Maximinus I ‘Thrax’, Emperor AD 235-238
RIC 13; BMC 15; RSC 77, Extremely Fine
Rome, AD 235. IMP MAXIMINVS PIVS AVG, laureate, draped and cuirassed bust of Maximinus I right. Reverse: PROVIDE-NTIA AVG, Providentia standing facing, head left, holding wand over globe and cornucopiae.
C. Julius Verus Maximinus was a low-born Thracian who became a career soldier in the Roman army. After the death of Severus Alexander he was hailed Emperor by the soldiery, but only grudgingly recognized by the noblemen of the Senate.
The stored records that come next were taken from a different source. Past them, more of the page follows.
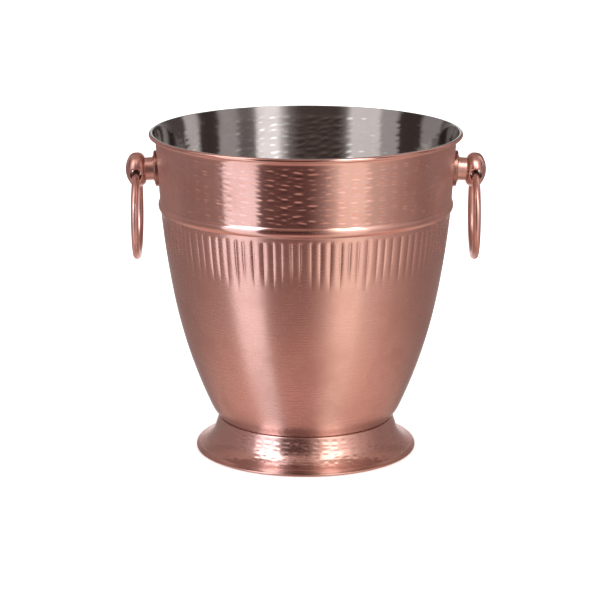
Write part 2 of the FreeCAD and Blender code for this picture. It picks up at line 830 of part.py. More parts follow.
def set_along(body, side, along):
    """Puts a washer on one handle's screw, at a distance out from the wall."""
    body.Placement = handle_place(side) * Placement(Vector(along.value, 0, 0), Rotation())
    return body


def handle(side):
    """One handle: the knob, its plate, the ring and the screw with its two washers."""
    clear_hole = size.screw_radius + size.screw_ease
    washer = flat_washer(f"{side}_washer", clear_hole, size.washer_radius, size.washer_height)
    lock = lock_washer(f"{side}_lock_washer", clear_hole, size.lock_radius, size.lock_height)
    return [
        knob(side),
        rosette(side),
        ring(side),
        handle_screw(side),
        set_along(washer, side, lock_front),
        set_along(lock, side, head_front),
    ]


# --- Assembly ----------------------------------------------------------------------------------


def check(pieces):
    """Stops if any object failed to compute or any sub-part isn't one or more sound solids."""
    for thing in doc.Objects:
        if {"Invalid", "Error"} & set(thing.State):
            raise RuntimeError(f"{thing.Name} is {thing.State}")
        if thing.TypeId == "Sketcher::SketchObject" and not thing.FullyConstrained:
            raise RuntimeError(f"{thing.Name} is loose")
    for piece in pieces:
        if piece.Shape.isNull() or not piece.Shape.isValid() or not piece.Shape.Solids:
            raise RuntimeError(f"{piece.Label} isn't a sound solid")


outline, floor_radius = bowl_outline()
pieces = [bowl(outline), foot(floor_radius), *foot_fixings()]
for side in SIDES:
    pieces += handle(side)
doc.recompute()
check(pieces)
os.makedirs("parts", exist_ok=True)
for piece in pieces:
    piece.Shape.exportStep(f"parts/{piece.Label}.step")
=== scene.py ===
import math
import random

import bmesh
import bpy
import numpy as np
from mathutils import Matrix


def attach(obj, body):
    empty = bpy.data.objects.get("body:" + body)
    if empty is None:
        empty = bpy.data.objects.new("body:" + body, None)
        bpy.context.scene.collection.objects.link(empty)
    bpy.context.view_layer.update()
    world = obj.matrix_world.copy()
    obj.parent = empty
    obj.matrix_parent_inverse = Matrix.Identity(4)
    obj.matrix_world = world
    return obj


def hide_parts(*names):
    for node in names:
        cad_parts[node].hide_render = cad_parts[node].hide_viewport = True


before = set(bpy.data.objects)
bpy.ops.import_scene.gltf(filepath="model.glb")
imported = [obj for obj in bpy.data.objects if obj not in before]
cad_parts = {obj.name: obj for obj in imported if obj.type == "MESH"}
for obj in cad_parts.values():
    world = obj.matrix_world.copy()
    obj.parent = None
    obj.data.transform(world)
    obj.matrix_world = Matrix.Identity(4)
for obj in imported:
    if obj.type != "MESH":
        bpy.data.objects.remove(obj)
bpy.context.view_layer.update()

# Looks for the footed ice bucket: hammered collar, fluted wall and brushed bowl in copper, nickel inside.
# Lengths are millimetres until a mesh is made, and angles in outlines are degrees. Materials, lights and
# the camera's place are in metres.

TURN = 2 * math.pi
BRUSHED, HAMMERED, INSIDE = 0, 1, 2

# --- Sizes, as in the CAD ------------------------------------------------------------------------

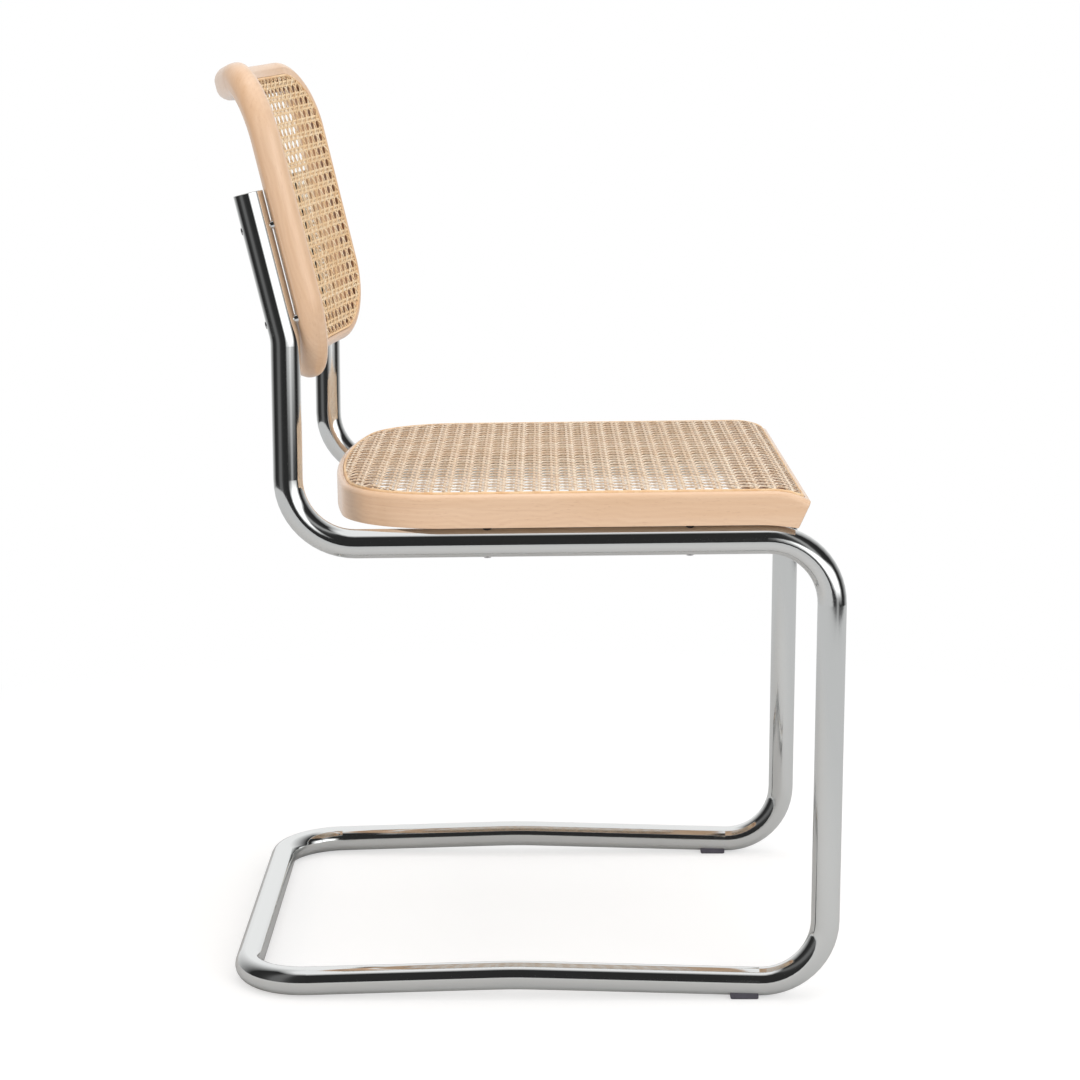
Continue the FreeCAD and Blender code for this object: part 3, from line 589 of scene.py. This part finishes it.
def prism_object(name, outline, axis, depth):
    """Closed prism with the outline in the plane across an axis (1 for y, 2 for z)."""
    bm = bmesh.new()
    rings = []
    for level in (-depth, depth):
        ring = []
        for point in outline:
            place = (point.x, point.y, level) if axis == 2 else (point.x, level, point.y)
            ring.append(bm.verts.new(place))
        rings.append(ring)
    count = len(outline)
    for index in range(count):
        after = (index + 1) % count
        bm.faces.new((rings[0][index], rings[0][after], rings[1][after], rings[1][index]))
    bm.faces.new(rings[0][::-1])
    bm.faces.new(rings[1])
    bmesh.ops.recalc_face_normals(bm, faces=bm.faces)
    mesh = bpy.data.meshes.new(name)
    bm.to_mesh(mesh)
    bm.free()
    return new_object(name, mesh)


def loop_object(name, points):
    """Closed chain of edges through points of the flat panel."""
    mesh = bpy.data.meshes.new(name)
    count = len(points)
    edges = [(index, (index + 1) % count) for index in range(count)]
    mesh.from_pydata([(point.x, point.y, 0.0) for point in points], edges, [])
    return new_object(name, mesh)


# Geometry node trees

def new_tree(name, inputs):
    """Geometry tree with named inputs: its graph and a Wire for each input."""
    tree = bpy.data.node_groups.new(name, "GeometryNodeTree")
    tree.interface.new_socket("Geometry", in_out="INPUT", socket_type="NodeSocketGeometry")
    for label, kind in inputs:
        tree.interface.new_socket(label, in_out="INPUT", socket_type=kind)
    tree.interface.new_socket("Geometry", in_out="OUTPUT", socket_type="NodeSocketGeometry")
    graph = Graph(tree)
    entry = graph.node("NodeGroupInput")
    wires = {socket.name: Wire(graph, socket) for socket in entry.outputs if socket.name}
    return tree, graph, wires


def finish_tree(graph, geometry, wires):
    """Ends a tree: smooth shading, real geometry, material and output."""
    smooth = graph.out(graph.node("GeometryNodeSetShadeSmooth", None, in_0=geometry))
    real = graph.out(graph.node("GeometryNodeRealizeInstances", None, Geometry=smooth))
    painted = graph.node("GeometryNodeSetMaterial", None, Geometry=real, Material=wires["Material"])
    graph.node("NodeGroupOutput", None, in_0=graph.out(painted))


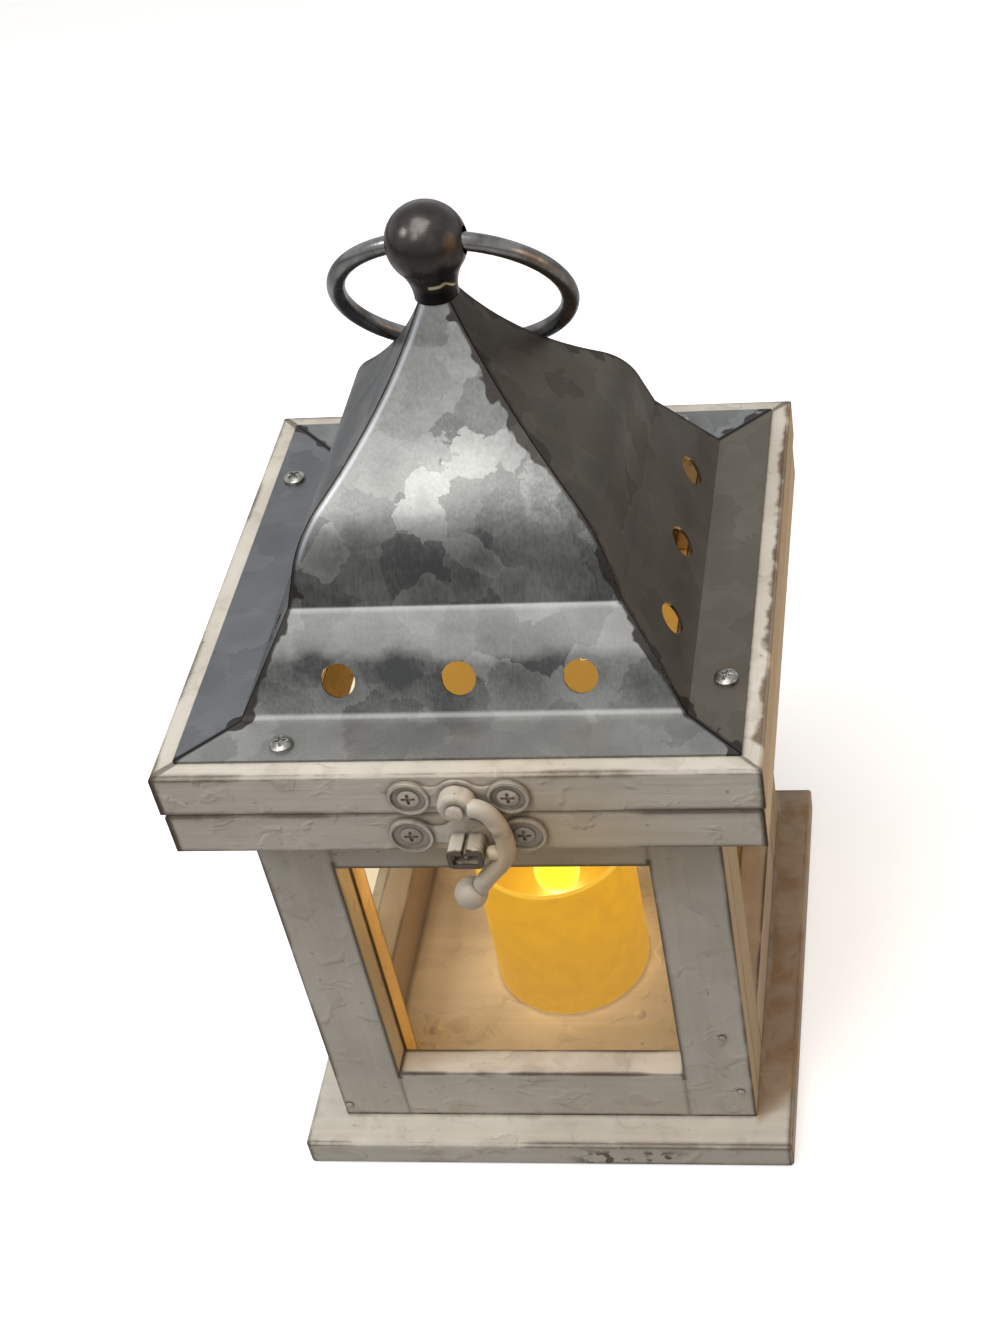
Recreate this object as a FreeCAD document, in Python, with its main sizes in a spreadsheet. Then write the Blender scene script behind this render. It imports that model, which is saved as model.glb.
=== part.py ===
import FreeCAD, Part
import math
import os
import re

# Punched tin lantern: a whitewashed wooden case with four glass panes and a
# hinged wooden lid that carries a galvanised sheet roof, ball and ring.
# X runs to the right, Y to the back, Z up. The origin is the middle of the
# underside of the base board. All lengths are millimetres.

doc = FreeCAD.newDocument("tin_lantern")
sheet = doc.addObject("Spreadsheet::Sheet", "Sizes")

SIZES = {
    # base board
    "base_over": 10.7,
    "base_thick": 9.5,
    "base_ease": 0.8,
    # glazed case: front and back frames run full width, side frames sit between
    "body_side": 121.6,
    "body_height": 128.5,
    "wood_thick": 8.6,
    "front_stile_width": 19.3,
    "side_stile_width": 16.3,
    "rail_bottom_height": 19.6,
    "rail_top_height": 21.1,
    "post_side": 8.6,
    "glass_thick": 1.6,
    "glass_play": 0.2,
    # fixed top frame and hinged lid frame, each of four mitred strips
    "frame_thick": 13.5,
    "frame_over": 13.7,
    "throat_step": 0.3,
    "lid_over": 0.5,
    "lid_thick": 13.2,
    "lid_gap": 0.2,
    "strip_ease": 0.7,
    # sheet metal roof, half widths and heights above the lid of its outer skin
    "sheet_thick": 0.8,
    "roof_margin": 5.2,
    "flange_wide": 13.8,
    "skirt_in": 14.4,
    "crease_height": 24.9,
    "shoulder_in": 11.1,
    "shoulder_height": 48.6,
    "neck_half": 4.0,
    "neck_height": 86.6,
    "seam_gap": 0.3,
    "vent_dia": 8.6,
    "vent_up": 9.9,
    # shares that place the bends between the named points of the roof
    "wall_in_share": 0.234,
    "wall_up_share": 0.384,
    "bulge_in_share": 0.477,
    "bulge_up_share": 0.679,
    "sweep_in_share": 0.517,
    "sweep_up_share": 0.418,
    # shares of a half width for the vents, the roof screws and the hinges
    "vent_share": 0.62,
    "roof_screw_share": 0.623,
    "hinge_share": 0.604,
    # pan head screws that hold the roof flange
    "screw_head_dia": 6.0,
    "screw_head_high": 1.7,
    "screw_shank_dia": 2.6,
    "screw_length": 9.0,
    "recess_long": 3.6,
    "recess_wide": 0.75,
    "recess_deep": 0.8,
    "roof_screw_edge": 5.3,
    "screw_play": 0.1,
    # finial ball, its stud, clamp plate and nut
    "ball_dia": 19.6,
    "ball_over": 14.1,
    "collar_dia": 10.8,
    "collar_top_dia": 16.2,
    "stud_dia": 3.0,
    "stud_length": 14.0,
    "clamp_side": 14.0,
    "clamp_thick": 1.2,
    "nut_flats": 5.5,
    "nut_high": 2.4,
    "thread_play": 0.05,
    # pull ring
    "ring_dia": 57.2,
    "wire_dia": 4.5,
    "ring_play": 0.25,
    "rest_gap": 0.3,
    # butt hinges on the rear faces
    "leaf_long": 22.0,
    "leaf_high": 10.5,
    "leaf_thick": 1.0,
    "knuckle_dia": 3.4,
    "hinge_pin_dia": 1.6,
    "hinge_out": 1.8,
    "knuckle_play": 0.3,
    "pin_play": 0.06,
    "leaf_screw_dia": 3.6,
    "leaf_screw_high": 0.35,
    "leaf_shank_dia": 1.8,
    "leaf_screw_long": 8.0,
    "leaf_screw_pitch": 13.0,
    "leaf_screw_drop": 6.4,
    # latch plate on the lid, swing hook and its rivet
    "latch_shift": 1.2,
    "plate_thick": 1.0,
    "rim_wide": 0.9,
    "rim_high": 0.6,
    "latch_pitch": 24.5,
    "latch_lobe_dia": 10.4,
    "latch_hub_dia": 11.0,
    "plate_waist": 4.0,
    "latch_head_dia": 5.6,
    "latch_head_high": 0.6,
    "latch_shank_dia": 2.2,
    "latch_screw_long": 7.0,
    "eye_dia": 9.2,
    "eye_thick": 4.2,
    "eye_gap": 0.3,
    "eye_round": 1.4,
    "rivet_dia": 3.0,
    "rivet_head_dia": 4.4,
    "rivet_head_high": 1.6,
    "rivet_play": 0.06,
    "hook_reach": 10.2,
    "hook_drop": 30.3,
    "hook_dia": 4.7,
    "hook_out": 3.4,
    "hook_ball_dia": 8.4,
    "nub_dia": 3.8,
    # catch plate on the fixed frame with its hollow keeper
    "catch_pitch": 28.2,
    "catch_lobe_dia": 11.2,
    "catch_hub_dia": 11.6,
    "keeper_wide": 8.8,
    "keeper_high": 5.8,
    "keeper_out": 6.6,
    "keeper_round": 1.3,
    "keeper_wall": 1.2,
    "keeper_slit": 1.1,
    "keeper_slit_deep": 1.0,
    "keeper_drop": 2.2,
    "keeper_gap": 0.3,
    # battery candle
    "candle_dia": 47.4,
    "candle_high": 53.6,
    "candle_rim": 1.6,
    "candle_dish_deep": 20.0,
    "candle_round": 1.4,
    "candle_core_dia": 40.0,
    "candle_core_high": 24.0,
    "core_play": 0.2,
    "flame_dia": 13.6,
    "flame_high": 24.0,
    "flame_seat_dia": 9.0,
    "flame_seat_deep": 3.0,
    "battery_dia": 20.0,
    "battery_thick": 3.2,
    "door_dia": 25.0,
    "door_thick": 1.2,
    "door_deep": 0.5,
    "cell_play": 0.2,
    "switch_well_long": 8.0,
    "switch_well_wide": 4.0,
    "switch_well_deep": 2.0,
    "switch_long": 4.0,
    "switch_shift": 16.0,
    "switch_deep": 0.4,
    "switch_play": 0.2,
}

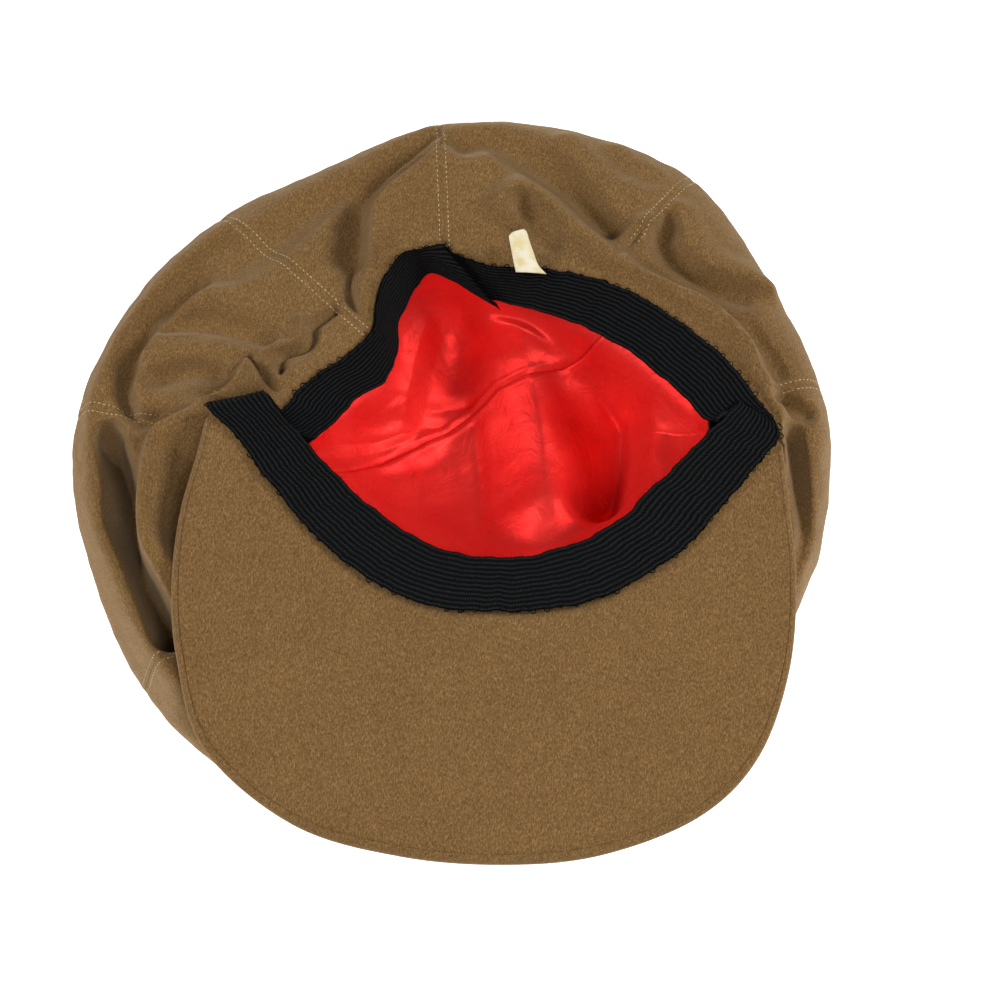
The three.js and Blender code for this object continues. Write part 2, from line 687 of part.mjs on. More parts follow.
// A folded ribbon tag caught in the elastic's sewn edge and lying back over the wool.
// Columns: left x, y, z, right x, y, z of the ribbon's upper face.
function makeTag() {
  const thickness = 0.9;
  const bow = 0.3;
  const rows = [
    [20.8, 59.6, 54.7, 29.2, 58.6, 54.9],
    [19.9, 62.3, 55.8, 28.0, 61.9, 56.1],
    [19.2, 65.6, 57.1, 26.2, 66.0, 57.5],
    [18.6, 69.3, 58.2, 24.6, 70.2, 58.6],
    [18.0, 71.8, 58.8, 23.6, 73.4, 59.3],
  ];
  const outer = rows.map(([ax, ay, az, bx, by, bz]) => [0, 0.5, 1].map((share) => new THREE.Vector3(
    mix(ax, bx, share), mix(ay, by, share), mix(az, bz, share) + bow * Math.sin(Math.PI * share))));
  const inner = outer.map((row) => row.map((point) => point.clone().setZ(point.z - thickness)));
  return wallBetween(outer, inner);
}

function material(colour, roughness) {
  return new THREE.MeshStandardMaterial({ color: colour, roughness, metalness: 0 });
}

const cap = new THREE.Group();
cap.position.set(origin[0], origin[1], 0);

function addPiece(name, geometry, finish) {
  const piece = new THREE.Mesh(geometry, finish);
  piece.name = name;
  cap.add(piece);
}

const wool = material(woolColour, 0.95);
const satin = material(satinColour, 0.35);
const elastic = material(elasticColour, 0.8);
const panelColumns = [12, 13, 11, 6, 5, 6, 13, 12];
panelColumns.forEach((columns, number) => {
  addPiece(`crown_panel_${number + 1}`, makePanel(number, columns), wool);
});
addPiece('visor_under_cloth', makeVisorPly(true), wool);
addPiece('visor_top_cloth', makeVisorPly(false), wool);
addPiece('elastic_band', makeElastic(), elastic);
addPiece('lining_back', makeLiningHalf(liningSeams[0], liningSeams[1]), satin);
addPiece('lining_front', makeLiningHalf(liningSeams[1], liningSeams[0] + panelCount), satin);
addPiece('size_tag', makeTag(), material(tagColour, 0.7));

export default cap;
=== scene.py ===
import math
import random

import bmesh
import bpy
import numpy as np
from mathutils import Matrix, Vector


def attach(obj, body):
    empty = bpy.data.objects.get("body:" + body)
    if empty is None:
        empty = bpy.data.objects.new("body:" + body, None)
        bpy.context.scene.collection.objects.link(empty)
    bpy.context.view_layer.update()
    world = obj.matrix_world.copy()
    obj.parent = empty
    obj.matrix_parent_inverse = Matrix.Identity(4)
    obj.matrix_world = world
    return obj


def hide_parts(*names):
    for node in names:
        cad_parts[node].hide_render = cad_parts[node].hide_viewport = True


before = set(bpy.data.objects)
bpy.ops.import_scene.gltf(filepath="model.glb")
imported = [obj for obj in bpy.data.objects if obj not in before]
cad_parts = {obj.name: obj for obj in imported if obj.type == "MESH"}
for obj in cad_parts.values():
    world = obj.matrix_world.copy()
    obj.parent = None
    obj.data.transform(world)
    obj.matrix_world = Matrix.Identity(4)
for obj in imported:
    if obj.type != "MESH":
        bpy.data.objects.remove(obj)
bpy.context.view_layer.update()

# The cap lies on a plain pale floor under soft studio light. The camera looks down on it
# from the visor's side, 68 degrees above the floor, as the photograph was taken.
WHITE = (1.0, 1.0, 1.0, 1.0)
FLOOR_SIZE = 6.0
FLOOR_COLOUR = (0.88, 0.88, 0.88, 1.0)
FLOOR_GLOW = 0.7
SKY_STRENGTH = 0.1
LIGHTS_AIM = Vector((0.0, 0.0, 0.02))
CAMERA_HEIGHT_ANGLE = math.radians(68.0)
CAMERA_DISTANCE = 0.9
CAMERA_TARGET = Vector((0.01603, -0.00547, 0.025))
CAMERA_LENS = 100.0


def set_inputs(node, **inputs):
    """Sets a node's sockets, each named with low lines for its spaces."""
    for name, value in inputs.items():
        node.inputs[name.replace("_", " ")].default_value = value


def material_nodes(name):
    material = bpy.data.materials.new(name)
    material.use_nodes = True
    tree = material.node_tree
    return material, tree, tree.nodes["Principled BSDF"]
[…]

Although Maximinus initially tried to be conciliatory, his humble background, absence from Rome, and cost of his frontier campaigns on the Rhine and Danubian frontiers roused the hostility of the Senate. Senatorial plots on the frontier and the raising first of Gordian I and Gordian II and then Pupienus, Balbinus, and Gordian III as rival emperors “of the right sort” finally compelled Maximinus to begin a march on Rome. He was delayed from reaching the capital by the strong resistance of Aquileia. Over the course of the extended siege that followed some of his troops became disaffected and murdered Maximinus. His reign marks the beginning of the so-called Crisis of the Third Century and the age of the military emperors.